That sound you hear is a Brink's truck backing up to the offices of the Southeastern Conference.

After years of speculation and rumors, the SEC announced the creation of its own 24-hour cable network in conjunction with ESPN at an event at the Hyatt Regency in Atlanta on Thursday. The network is expected to debut in August 2014.

Per SEC commissioner Mike Slive during Wednesday's press conference:

We will increase exposure of SEC athletics programs at all 14 member institutions, as we showcase the incredible student-athletes in our league. The agreement for a network streamlines and completes an overall media rights package that will continue the SEC’s leadership for the foreseeable future.

So what does this mean for the future of the conference from a football perspective?

Photo: SEC/ESPN

The most obvious change is the coverage of SEC games. The network will feature 45 football games per season—three games per Saturday for 13 weekends in the fall, with additional games being featured across overflow channels. 

That's big news. The new deal with ESPN—which runs through 2034—will feature live SEC Network games that cut into CBS' previously exclusive national-broadcast window.

For the fan, that's great news.

Games that would previously be available on pay-per-view will now be in the mix to be selected on the SEC Network. That's great news for fans because, despite the fact that the network only has a deal with AT&T U-Verse right now, it is expected to be distributed nationwide.

"We will target the widest distribution possible in the 11-state SEC footprint carried on a similar level of service as ESPN," ESPN senior VP of programming Justin Connolly said. "Outside of the footprint, we will try to get it on the same tier similar to where ESPNU exists."
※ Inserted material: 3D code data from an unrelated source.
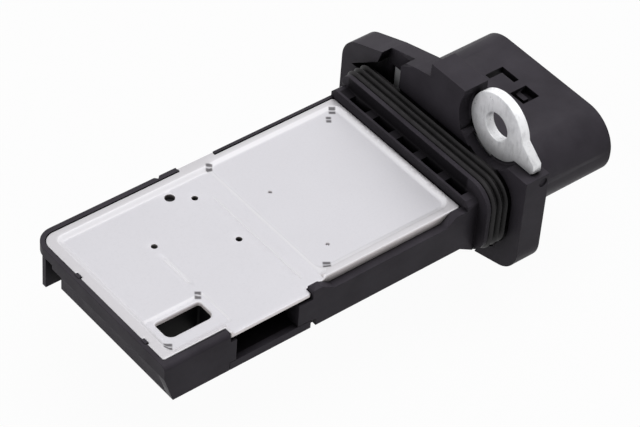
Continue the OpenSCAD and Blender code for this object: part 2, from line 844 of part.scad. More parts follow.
// Seal: a flat ring with three rounded ribs
module duct_seal() {
    base_t = seal_t - rib_r;
    color([0.05, 0.05, 0.055])
        translate([-seal_w, -seal_shift_y, seal_shift_z])
            sweep_seal()
                union() {
                    translate([-seal_t, 0])
                        square([base_t, seal_w + seal_seat]);
                    for (i = [0:2])
                        translate([-rib_r, (i + 0.5) * seal_w / 3])
                            circle(rib_r, $fn = 16);
                }
}

// Mounting plate: one steel stamping with a window for the leads, an eyelet and a tail at two corners
module mounting_outline() {
    difference() {
        union() {
            square([24.6, 18.8], center = true);
            eyelet_area(eyelet_r);
            for (side = [0, 180])
                rotate(side)
                    polygon([[-eyelet_y, eyelet_z + 1.6], [1 - eyelet_y - eyelet_r, eyelet_z + 1.6],
                        [0.1 - eyelet_y - tail_l, shoulder_h + 2], [-eyelet_y - tail_l, shoulder_h + 0.6],
                        [0.6 - eyelet_y - tail_l, shoulder_h + 0.01], [-eyelet_y, shoulder_h + 0.01]]);
        }
        eyelet_area(screw_r);
        square([19.8, 9], center = true);
    }
}

module mounting_plate_body() {
    along_x(insert_depth, insert_t)
        mounting_outline();
}

module mounting_plate() {
    color([0.72, 0.73, 0.74])
        mounting_plate_body();
}

// One lead, from its pad in the chamber through the neck to the contact in the shroud
module lead(i) {
    neck_y = (i - 3) * pocket_pitch - connector_shift;
    contact_y = (i - 3) * contact_pitch - connector_shift;
    end_x = shroud_reach - contact_recess;
    half = lead_w / 2;
    wide = contact_w / 2;
    pad = 0.9;
    // Points along the lead: x, the middle's y and half the width there
    way = [[lead_x0, neck_y, pad], [chamber_x1, neck_y, pad], [chamber_x1 + 0.5, neck_y, half],
        [collar_x, neck_y, half], [-0.6, contact_y, half], [shroud_floor_x, contact_y, half],
        [shroud_floor_x, contact_y, wide], [end_x - 1, contact_y, wide], [end_x, contact_y, wide - 0.5]];
    last = len(way) - 1;
    between(-lead_t / 2, lead_t / 2)
        polygon(concat([for (p = way) [p[0], p[1] - p[2]]],
            [for (i = [0:last]) [way[last - i][0], way[last - i][1] + way[last - i][2]]]));
}

module terminal(i) {
    color([0.8, 0.66, 0.38])
        lead(i);
}

// Part of the blade between the air inlet, the passage and the outlet, which carries the window
module tip_block_area() {
    area(lip_x, near_y, inlet_x0, outlet_y0);
}

// The air passage parts each adhesive bead in two: one run round the window, one round the chamber
module bead_run(at_tip) {
    difference() {
        if (at_tip)
            intersection() {
                children();
                tip_block_area();
            }
        else
            difference() {
                children();
                tip_block_area();
            }
        offset(delta = bead_back) {
            passage_outline();
            chamber_outline();
            window_outline(0);
        }
    }
}

module plate_adhesive(at_tip) {
    color([0.3, 0.3, 0.31])
        between(seat_z, plate_z)
            bead_run(at_tip)
                intersection() {
                    offset(delta = -bead_back)
                        plate_outline(0);
                    area(wall_x + 0.4, near_y, plate_end_x, far_y);
                }
}

module cover_adhesive(at_tip) {
    color([0.3, 0.3, 0.31])
        between(cover_z, floor_z)
            difference() {
                bead_run(at_tip)
                    offset(delta = -bead_back)
                        cover_outline(0);
                offset(delta = bead_back)
                    core_pocket_outline();
            }
}

module board_adhesive() {
    color([0.7, 0.7, 0.68])
        between(board_z1, plate_z)
            area(board_x0, board_y0, board_x1, board_y1);
}

// Circuit board and the parts on its lower face
module circuit_board() {
    color([0.9, 0.9, 0.86])
        between(board_z0, board_z1)
            area(board_x0, board_y0, board_x1, board_y1);
}

// A block on the board's lower face, placed from the board's middle
module chip(x, y, length, width, height) {
    translate([(board_x0 + board_x1) / 2 + x, (board_y0 + board_y1) / 2 + y, board_z0 - height])
        translate([-length / 2, -width / 2, 0])
            cube([length, width, height]);
}

module control_chip() {
    color([0.08, 0.08, 0.09])
        chip(1, 2, control_l, control_w, chip_h);
}

module regulator_chip() {
    color([0.1, 0.1, 0.11])
        chip(-4.5, -7, regulator_l, regulator_w, chip_h);
}

module capacitor(i) {
    color([0.66, 0.52, 0.38])
        chip(3 * i - 1, -6.5, capacitor_l, capacitor_w, capacitor_h);
}

module resistor(i) {
    color([0.13, 0.13, 0.14])
        chip(3 * i - 9, 9, resistor_l, resistor_w, resistor_h);
}

// Bonding leads: one to five reach the terminals, six to eleven the sensing pins
module bond_lead(i) {
    to_terminal = i <= 5;
    pad_y = to_terminal ? (i - 3) * pad_pitch - connector_shift / 2 : pin_y(i - 5) * 0.8 + 1;
    end_y = to_terminal ? (i - 3) * pocket_pitch - connector_shift : pin_y(i - 5);
    board_x = to_terminal ? board_x1 : board_x0;
    face_z = to_terminal ? -lead_t / 2 : -pin_s / 2;
    end_x = to_terminal ? lead_x0 : pin_x1;
    way = to_terminal ? 1 : -1;
    half = bond_w / 2;
    color([0.85, 0.85, 0.86])
        intersection() {
            along_y(near_y, blade_w)
                polygon([[board_x - way * 1.4, board_z0], [board_x - way * 0.5, board_z0],
                    [end_x - way * 0.15, face_z], [end_x + way * 0.9, face_z],
                    [end_x + way * 0.9, face_z - bond_t], [end_x - way * 0.3, face_z - bond_t],
                    [board_x - way * 0.6, board_z0 - bond_t], [board_x - way * 1.4, board_z0 - bond_t]]);
            between(-top_z, top_z)
                polygon([[board_x - way * 1.6, pad_y - half], [board_x - way * 0.5, pad_y - half],
                    [end_x, end_y - half], [end_x + way * 1.2, end_y - half],
                    [end_x + way * 1.2, end_y + half], [end_x, end_y + half],
                    [board_x - way * 0.5, pad_y + half], [board_x - way * 1.6, pad_y + half]]);
        }
}

// Square pins through the partition, in three pairs
function pin_y(i) = first_pin_y + floor((i - 1) / 2) * pair_pitch + (1 - i % 2) * pin_pitch;

module sensing_pin_body(i) {
    translate([pin_x0, pin_y(i) - pin_s / 2, -pin_s / 2])
        cube([pin_x1 - pin_x0, pin_s, pin_s]);
}

module sensing_pin(i) {
    color([0.78, 0.78, 0.76])
        sensing_pin_body(i);
}

// A sensing element: its body between two wire ends that lie on a pair of pins
module element(pair, d, length) {
    wire_d = 0.25;
    y0 = pin_y(2 * pair - 1);
    translate([pin_x0 + 0.4, y0 + pin_pitch / 2, pin_s / 2 + wire_d / 2])
        rotate([90, 0, 0]) {
            cylinder(h = length, d = d, center = true, $fn = 16);
            cylinder(h = pin_pitch + pin_s, d = wire_d, center = true, $fn = 12);
        }
}

module hot_element() {
    color([0.93, 0.93, 0.9])
        element(1, element_d, element_l);
}

module compensation_element() {
    color([0.35, 0.5, 0.35])
        element(2, element_d, element_l);
}

module temperature_bead() {
    color([0.85, 0.45, 0.2])
        element(3, bead_d, min(bead_d * 1.3, pin_pitch - pin_s - 0.2));
}

// Soft gel over the board, round everything that stands in it
module chamber_gel() {
    color([0.8, 0.85, 0.9, 0.4])
        difference() {
            between(plate_z - gel_d, seat_z)
                chamber_outline();
            board_adhesive();
            circuit_board();
            control_chip();
            regulator_chip();
            for (i = [1:2]) {
                capacitor(i);
                resistor(i);
            }
            for (i = [1:11])
                bond_lead(i);
            for (i = [1:6])
                sensing_pin_body(i);
            for (i = [1:5])
                lead(i);
            between(lead_t / 2 - 0.01, plate_z)
                area(lead_x0, shelf_y0, chamber_x1 + 1, shelf_y1);
        }
}

housing();
base_plate();
underside_cover();
duct_seal();
mounting_plate();
plate_adhesive(true);  // plate_adhesive_tip
plate_adhesive(false);  // plate_adhesive_rear
cover_adhesive(true);  // cover_adhesive_tip
cover_adhesive(false);  // cover_adhesive_rear
board_adhesive();
terminal(1);  // terminal_1
terminal(2);  // terminal_2
terminal(3);  // terminal_3
terminal(4);  // terminal_4
terminal(5);  // terminal_5
circuit_board();
control_chip();
regulator_chip();
capacitor(1);  // capacitor_1
capacitor(2);  // capacitor_2
resistor(1);  // resistor_1
resistor(2);  // resistor_2
bond_lead(1);  // bond_lead_1
bond_lead(2);  // bond_lead_2
bond_lead(3);  // bond_lead_3
bond_lead(4);  // bond_lead_4
bond_lead(5);  // bond_lead_5
bond_lead(6);  // bond_lead_6
bond_lead(7);  // bond_lead_7
bond_lead(8);  // bond_lead_8
bond_lead(9);  // bond_lead_9
bond_lead(10);  // bond_lead_10
bond_lead(11);  // bond_lead_11
sensing_pin(1);  // sensing_pin_1
sensing_pin(2);  // sensing_pin_2
sensing_pin(3);  // sensing_pin_3
sensing_pin(4);  // sensing_pin_4
sensing_pin(5);  // sensing_pin_5
sensing_pin(6);  // sensing_pin_6
hot_element();
compensation_element();
temperature_bead();
chamber_gel();
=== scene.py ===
import json
import math

import bmesh
import bpy
from mathutils import Matrix, Vector
from mathutils.geometry import delaunay_2d_cdt


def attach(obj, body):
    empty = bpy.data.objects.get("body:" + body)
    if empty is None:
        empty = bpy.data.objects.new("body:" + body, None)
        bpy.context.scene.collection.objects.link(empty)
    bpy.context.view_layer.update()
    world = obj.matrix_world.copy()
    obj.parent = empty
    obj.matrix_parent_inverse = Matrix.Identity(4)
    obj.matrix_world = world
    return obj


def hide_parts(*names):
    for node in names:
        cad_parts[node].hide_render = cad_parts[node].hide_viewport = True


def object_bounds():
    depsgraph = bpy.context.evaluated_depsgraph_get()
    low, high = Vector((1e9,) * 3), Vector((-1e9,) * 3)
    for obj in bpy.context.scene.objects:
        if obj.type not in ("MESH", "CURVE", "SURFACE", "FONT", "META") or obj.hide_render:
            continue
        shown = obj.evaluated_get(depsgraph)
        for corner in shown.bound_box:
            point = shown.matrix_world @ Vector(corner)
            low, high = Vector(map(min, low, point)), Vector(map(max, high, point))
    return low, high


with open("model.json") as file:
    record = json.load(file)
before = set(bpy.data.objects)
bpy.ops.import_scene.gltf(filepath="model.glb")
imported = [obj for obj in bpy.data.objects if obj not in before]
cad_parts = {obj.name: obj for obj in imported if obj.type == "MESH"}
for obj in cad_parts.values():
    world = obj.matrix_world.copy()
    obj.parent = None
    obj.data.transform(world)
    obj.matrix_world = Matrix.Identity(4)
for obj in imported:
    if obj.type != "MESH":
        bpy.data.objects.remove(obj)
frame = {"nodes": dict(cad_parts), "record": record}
cadBox = [list(corner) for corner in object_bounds()]
nodes = frame["nodes"]
slotOf = {part["node"]: part["material_slot"] for part in frame["record"]["subparts"]}
mm = 0.001  # sizes below are in mm and angles in degrees, unless a note says otherwise
bpy.context.scene.view_settings.view_transform = "Standard"
print("frame loaded:", len(nodes), "nodes")

# Camera: found from the straight edges of the photographed sensor, so it is slightly rolled
camera = {
    "azimuth": -41.87,  # 0 looks along +Y
    "elevation": 42.81,
    "roll": 4.68,
    "lens": 162.56,
    "sensor": 36,
    "distance": 457.98,  # from the point it looks at
    "lookAt": (-23.231, -0.992, -0.15),
    "clip": (10, 20000),
}


def makeCamera():
    azimuth, elevation, roll = (math.radians(camera[k]) for k in ("azimuth", "elevation", "roll"))
    back = Vector((math.sin(azimuth) * math.cos(elevation), -math.cos(azimuth) * math.cos(elevation),
                   math.sin(elevation)))
    level = Vector((math.cos(azimuth), math.sin(azimuth), 0))
    upright = back.cross(level)
    right = level * math.cos(roll) + upright * math.sin(roll)
    up = upright * math.cos(roll) - level * math.sin(roll)
    data = bpy.data.cameras.new("camera")
    data.lens, data.sensor_width = camera["lens"], camera["sensor"]
    data.clip_start, data.clip_end = (limit * mm for limit in camera["clip"])
    viewer = bpy.data.objects.new("camera", data)
    standsAt = (Vector(camera["lookAt"]) + back * camera["distance"]) * mm
    turned = Matrix((right, up, back)).transposed().to_4x4()
    viewer.matrix_world = Matrix.Translation(standsAt) @ turned
    bpy.context.scene.collection.objects.link(viewer)
    bpy.context.scene.camera = viewer


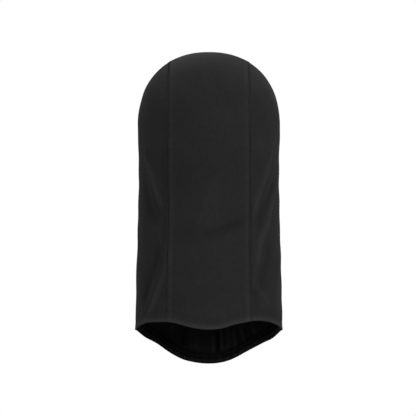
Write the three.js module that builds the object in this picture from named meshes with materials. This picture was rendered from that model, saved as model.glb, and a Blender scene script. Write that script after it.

32 coaches, including all 14 SEC football coaches, attended the event on Thursday / Photo: SEC/ESPN

The network will feature original programming put together by each institution, which means that the fanbase will have more of a say in what's featured on the channel. That means more programming geared toward a specific fanbase than has been featured before.

Translation? It's a major recruiting tool.

"If you look at what we've done since we arrived, everything is about giving as much access as we can to our fans, alumni and recruits," Vanderbilt head coach James Franklin said. "This is just going to be another extension about what we are already doing. We couldn't be more happy about it."

What original programming do you want to see on the SEC Network?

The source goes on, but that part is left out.